Chapter 5—Will You Accept the Facts or Your Lying Eyes? How to observe without being observed • The difference between cause and blame • Why labels and testing vehicles are bogus and blind • Cognitive dissonance run rampant • The fine art of observed behavior • Why perception is not reality • Premise: We tend to explain away or ignore the actual evidence in the environment that can improve performance and remove obstacles to it. But we’re too often blinded by the light (that we cause ourselves).
Chapter 6—Raising the Bar Forensics are not just for CSI • Why the limbo is finite and the pole vault isn’t • The strange case of the day-one deviation • Why others will create more growth than you can assign them • How to determine how high is “up” • Creating performance trajectories • Premise: Everyone talks about improving performance but it usually gets lost in a morass of self-interests, bureaucracy, and fear. Yet it’s actually a quite normal and agreeable human condition.
Chapter 7—Gaining Commitment, Not Merely Compliance Painting people into the picture • Why engaging and enrolling matter • The failure of mood surveys • The power of discretionary effort • How to enable and empower meaningfully • Improving the value of leadership and team interactions • Premise: You can order compliance, but you can only elicit commitment which has to be volunteered Engagement is not the same as a “snapshot in time” satisfaction survey which often distorts the essentials of the focused commitment that, when sustained, raises the bar on performance.
Chapter 8—Like Gum on Your Shoe Making change stick • It will take a team in more than name • The different facets of real alignment • Hype it as it happens • Measures that matter—the discipline of testable assumptions • Initiative versus staying power and follow-through • Premise: Most senior groups aren’t teams though it has become a fad to call every grouping a “team”. Change needs a real senior team that aligns in substantive ways, builds relationships and models behaviors that embolden, legitimize and ignite change activity at all levels of the organization.
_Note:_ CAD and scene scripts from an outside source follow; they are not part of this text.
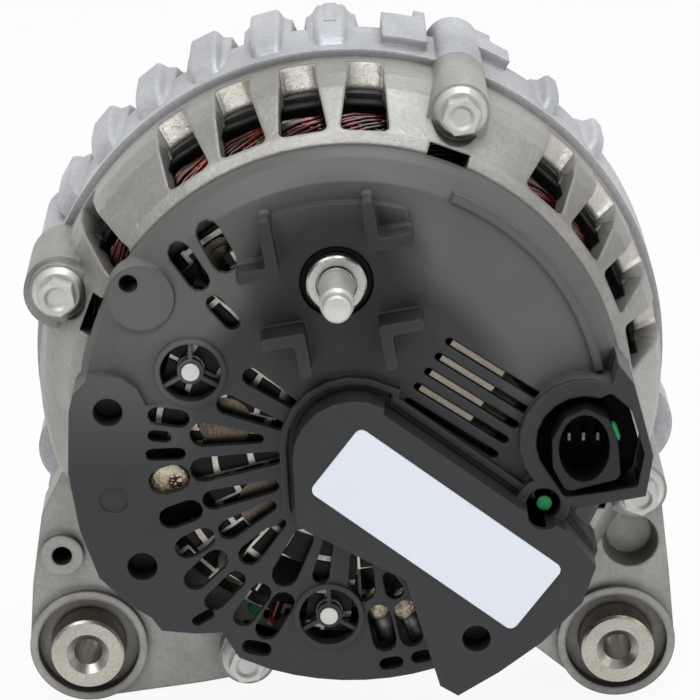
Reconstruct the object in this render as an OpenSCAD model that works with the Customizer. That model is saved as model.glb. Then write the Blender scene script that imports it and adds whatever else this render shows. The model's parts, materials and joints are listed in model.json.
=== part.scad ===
// Car alternator with a slotted plastic rear cover and two mounting ears below.
// The rotor turns about Y, the pulley is towards +Y and the covered slip ring end towards -Y.
// Pieces are drawn on the bench: X to the right and Y up as seen from the rear, with Z
// growing rearwards from the joint of the two brackets. bench() then turns them into place.

/* [Brackets] */
// Outer radius of both brackets at their joint
bracket_r = 76; // [75:0.5:80]
// Thickness of the brackets round the stator core
cast_wall = 6; // [5:0.25:6.5]
// Depth of the rear bracket, from the joint to its end face
rear_depth = 37.5; // [36.5:0.5:42]
// Depth of the front bracket, from the joint to its front face
front_depth = 44; // [43:0.5:50]
// Thickness of the end walls of both brackets
end_wall = 4.5; // [3.5:0.25:5]
// Distance from the joint to the middle of the belt
belt_reach = 66; // [65:0.5:74]
// Angle between two neighbouring windows
vent_pitch = 12.3; // [12:0.1:13]
// How much the front bracket stands out from the rear one at their joint
barrel_step = 1.7; // [0.5:0.1:2]
// Height of the fins of the front bracket above the rear bracket
fin_height = 4.5; // [3:0.5:6]

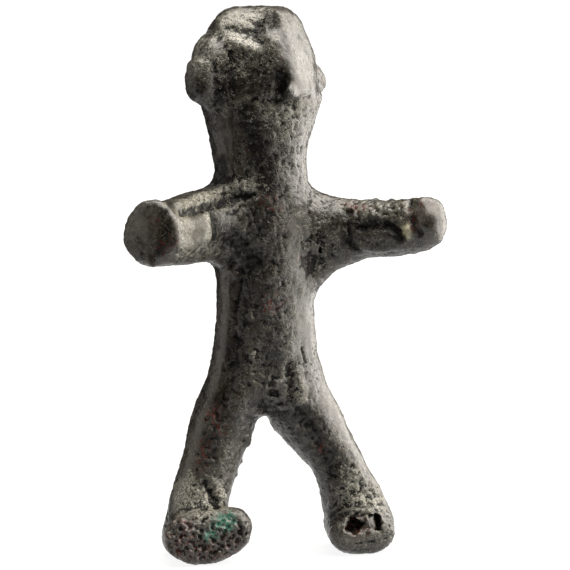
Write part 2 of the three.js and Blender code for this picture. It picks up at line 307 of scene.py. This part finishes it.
finish_with("REMESH", mode="VOXEL", voxel_size=FINE_FACE, use_smooth_shade=True)
finish_with("SMOOTH", factor=0.5, iterations=8)
press((10.9, 3.4), (2.4, 1.15), 0.55, ragged=0.5)
press((9.6, 3.0), (0.95, 1.0), 1.2, ragged=0.6)
press((9.2, 2.6), (0.5, 0.5), 0.6, ragged=0.6)
press((12.3, 3.5), (0.45, 0.95), 1.0, ragged=0.6)
stroke([(11.0, 4.1), (11.4, 2.5)], 0.5, 0.3)
stroke([(8.0, 4.4), (9.5, 4.7), (11.2, 4.7), (13.0, 5.0)], 0.5, 0.3, wander=0.6)
stroke([(7.8, 1.5), (10.2, 1.1), (13.2, 1.7)], 0.3, -0.12)
stroke([(8.0, 0.8), (10.4, 0.3), (13.0, 0.9)], 0.3, -0.12)
press((1.0, 17.4), (0.7, 0.6), 0.4, ragged=0.5)
press((6.1, 32.9), (0.2, 0.4), 0.5, ragged=0.5)
press((1.4, 18.6), (0.55, 0.4), -0.3, soft=0.8, ragged=0.5)
press((1.8, 15.9), (0.8, 0.4), -0.3, soft=0.8, ragged=0.5)
press((-1.3, 21.3), (0.45, 0.6), -0.25, soft=0.8, ragged=0.5)
press((-1.5, 25.7), (0.5, 0.7), -0.3, soft=0.8, ragged=0.5)
stroke([(4.1, 22.2), (4.5, 20.7)], 0.25, -0.15)


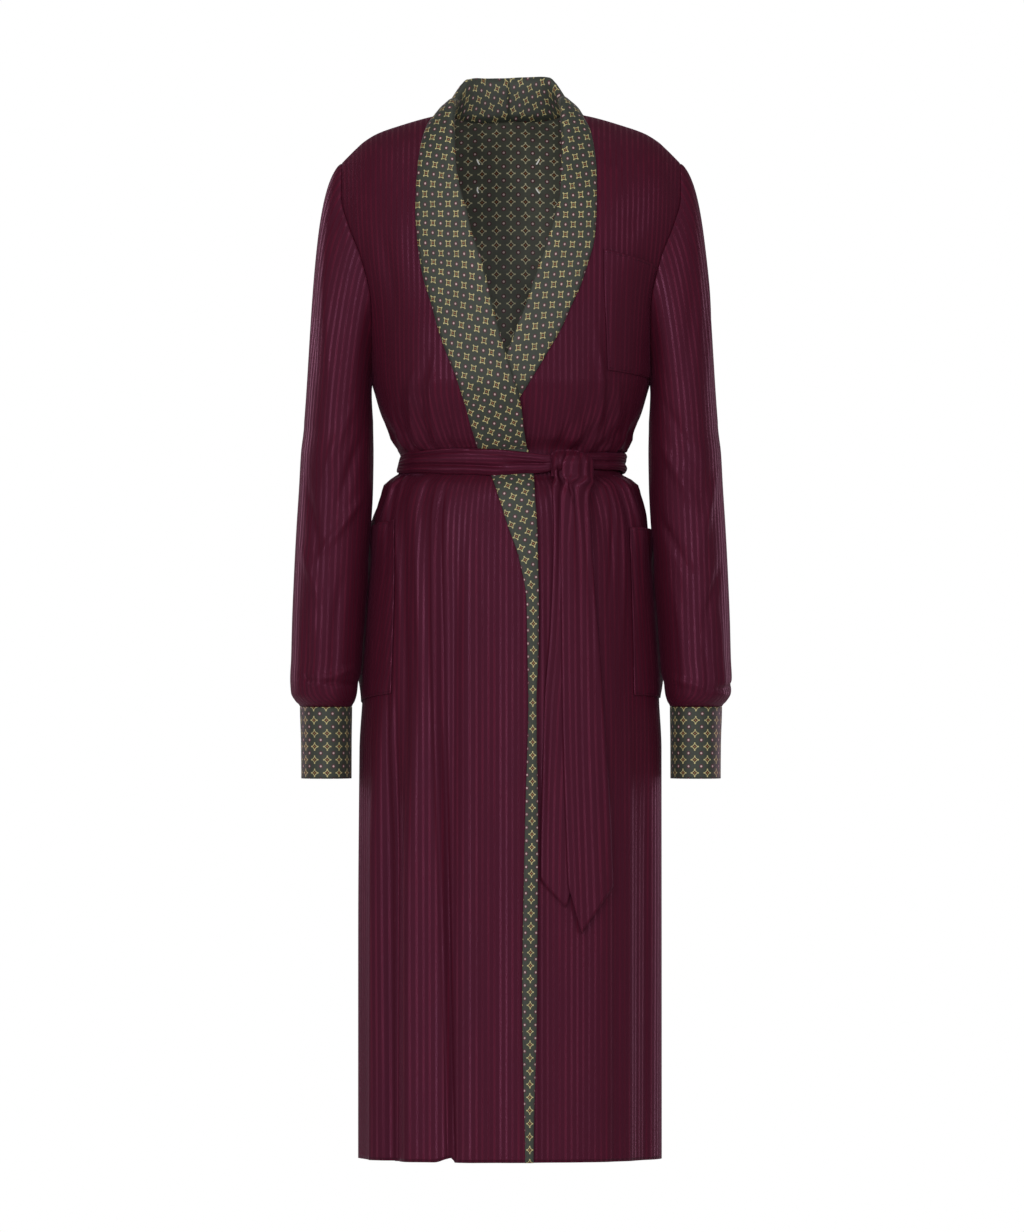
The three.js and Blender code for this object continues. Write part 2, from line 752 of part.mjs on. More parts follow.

Chapter 9—You Can Compare Apples and Oranges (Both Fruit, Both Roundish) Evaluating ROI and further needs • Getting a “return on energy” as well as investment • Strategy means knowing what you won’t do • All that glitters is not gold, but nor is it necessarily base metal • Finding common patterns among seemingly disparate phenomena • Getting everyone into the human performance evaluation and improvement dance • Premise: Human performance improvement allows us to identify what efforts are bearing fruit, how to rescue failing initiatives, to prioritize where energies and focus should go, and to create a bridge between human efforts and business success
Chapter 10—Crystal Ball Predictions for people and the world of work • Talent wranglers of the world unite • Behavior trumps results • The lessons of people in the streets • The technology plateau • The global worker • Premise: The world will see more informality and learn from the revolts caused by suppression, technology will become like electricity (appreciated but forgotten), and every worker will be involved in worldwide wisdom.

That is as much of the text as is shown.